→ **Provided material**:
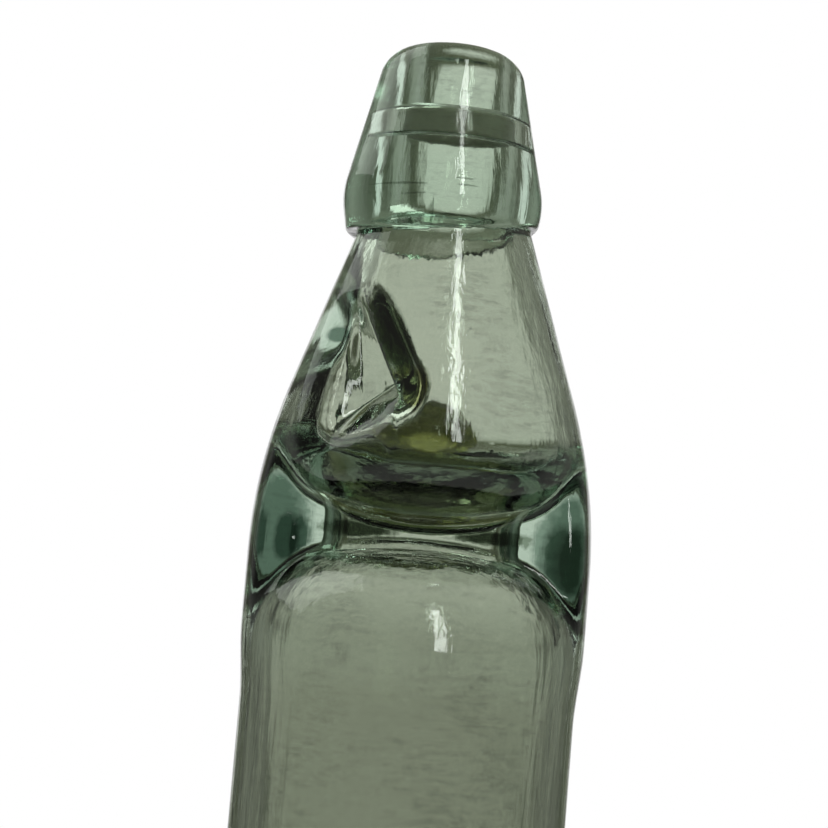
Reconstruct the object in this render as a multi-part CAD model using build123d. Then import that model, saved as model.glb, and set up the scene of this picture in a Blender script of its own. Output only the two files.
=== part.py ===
from build123d import *

import os
from math import cos, radians, sin, sqrt

# Marble stopper bottle, a thick-walled mineral water bottle that closes itself with a glass marble.
#
# The bottle is blown in one piece. Its neck is pinched from the front (-Y) and the back (+Y) into a throat
# narrower than the marble, which leaves a solid web of glass at the left and right. Above the throat is the
# marble chamber, with two slanting dents on its left side (-X). Inside, the dents stand out as two lugs
# that hold the marble back while the bottle pours. The lip is a second gather of glass, laid on the neck once
# the marble is in. It holds a rubber ring in a groove, and gas in the full bottle presses the marble up
# against that ring. At rest the marble lies in the mouth of the throat.
#
# The frame has +Z up along the bottle's axis and its origin at the middle of the base. Lengths are in mm.

# Marble, and what it has to pass or be caught by.
marble_radius = 8.0
marble_clearance = 0.1  # from its seats at both ends of its travel
marble_bore_clearance = 1.1  # in the lip, below the ring
mouth_catch = 0.7  # by which the mouth is narrower than the marble, in radius
ring_catch = 1.8
throat_catch = 2.5

# Heights, from the top down: lip, neck from the lip to the pinch, and the body that takes the rest.
bottle_height = 228.0
lip_height = 32.7
pinch_depth = 84.9  # from the rim to the lowest point under the marble chamber
pinch_gap = 2.9  # between the underside of the chamber and the top of the body, on the axis

# Outer shape of the body.
body_radius = 30.0
panel_inset = 0.9  # the body is drawn in a little under the shoulder
panel_top_drop = 29.0  # from the crown of the shoulder down to the end of the straight panel
panel_blend_height = 14.0
panel_blend_radius = 40.0
heel_radius = 5.0
shoulder_crown_radius = 82.0
shoulder_corner_radius = 11.0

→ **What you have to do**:
Repeat the listing above without any change.

→ **Exercise response**:
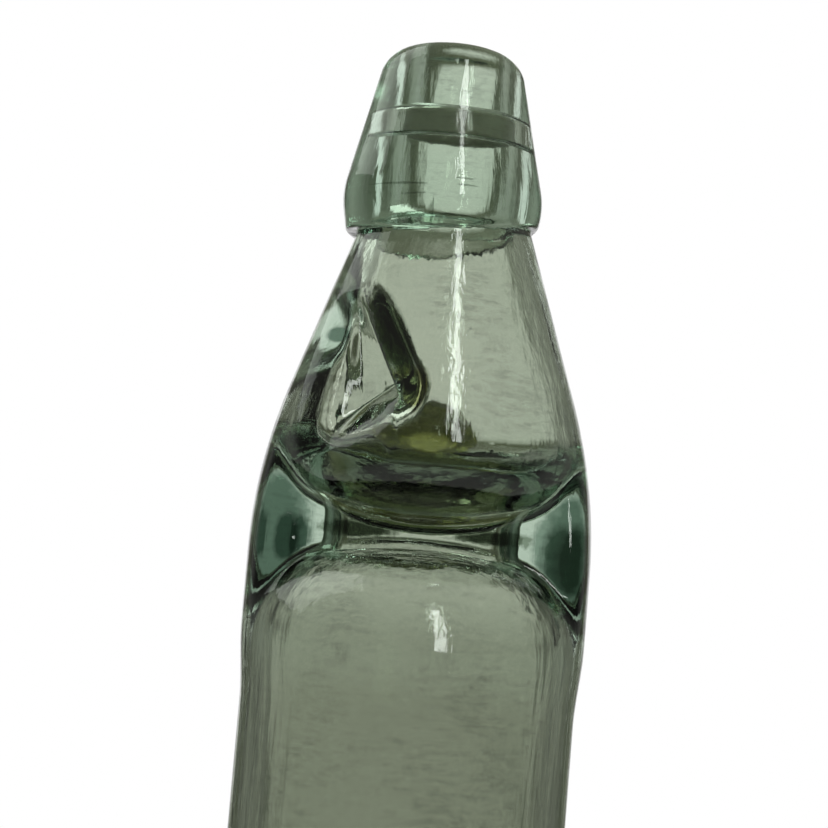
Reconstruct the object in this render as a multi-part CAD model using build123d. Then import that model, saved as model.glb, and set up the scene of this picture in a Blender script of its own. Output only the two files.
=== part.py ===
from build123d import *

import os
from math import cos, radians, sin, sqrt

# Marble stopper bottle, a thick-walled mineral water bottle that closes itself with a glass marble.
#
# The bottle is blown in one piece. Its neck is pinched from the front (-Y) and the back (+Y) into a throat
# narrower than the marble, which leaves a solid web of glass at the left and right. Above the throat is the
# marble chamber, with two slanting dents on its left side (-X). Inside, the dents stand out as two lugs
# that hold the marble back while the bottle pours. The lip is a second gather of glass, laid on the neck once
# the marble is in. It holds a rubber ring in a groove, and gas in the full bottle presses the marble up
# against that ring. At rest the marble lies in the mouth of the throat.
#
# The frame has +Z up along the bottle's axis and its origin at the middle of the base. Lengths are in mm.

# Marble, and what it has to pass or be caught by.
marble_radius = 8.0
marble_clearance = 0.1  # from its seats at both ends of its travel
marble_bore_clearance = 1.1  # in the lip, below the ring
mouth_catch = 0.7  # by which the mouth is narrower than the marble, in radius
ring_catch = 1.8
throat_catch = 2.5

# Heights, from the top down: lip, neck from the lip to the pinch, and the body that takes the rest.
bottle_height = 228.0
lip_height = 32.7
pinch_depth = 84.9  # from the rim to the lowest point under the marble chamber
pinch_gap = 2.9  # between the underside of the chamber and the top of the body, on the axis

# Outer shape of the body.
body_radius = 30.0
panel_inset = 0.9  # the body is drawn in a little under the shoulder
panel_top_drop = 29.0  # from the crown of the shoulder down to the end of the straight panel
panel_blend_height = 14.0
panel_blend_radius = 40.0
heel_radius = 5.0
shoulder_crown_radius = 82.0
shoulder_corner_radius = 11.0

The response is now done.